With the exception of these points, Liveley succeeds in offering a convincing and comprehensive history of narratology from antiquity up to the present day. At this point it is worth noting that to discern the common denominators between ancient and modern theories of narrative poetics and to grasp the indiscernible shades of these theories—shades which reveal the extent to which modern theoreticians abandoned, followed or developed the theoretical agendas of ancient authors—is certainly not an easy task to undertake. Liveley’s analysis is successful in this respect, providing us at various points with numerous insights about the topic under examination, such as the parallelism between Aristotle’s narrative categories of idion and katholou and the aforementioned theories of Barthes and others. Equally eye-opening are, among many others, her observations about the impact of Vladimir Appelrot’s translation of the Poetics for Aristotle’s reception by the Russian Formalists.
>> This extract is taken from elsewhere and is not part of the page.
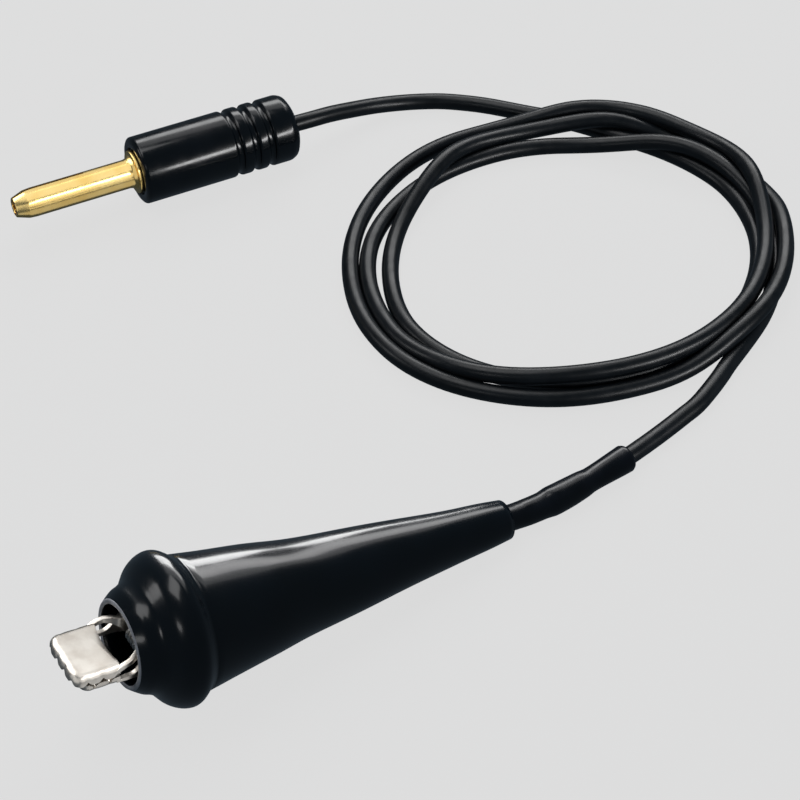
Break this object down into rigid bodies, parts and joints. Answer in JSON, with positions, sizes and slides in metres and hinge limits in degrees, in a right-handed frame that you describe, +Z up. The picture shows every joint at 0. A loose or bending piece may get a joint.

The book is well written with very few typos. Although her language is not jargon-free, Liveley makes accessible a number of complicated theoretical issues and presents narratological terminology in an intelligible way and in a brilliant style, both of which render this study a useful guide both for classicists and narratologists as well as for non-specialized readers. This is the first systematic study of the reception of ancient narrative poetics by narratologists, and its originality as well as the general quality of its insights make it a landmark in its field.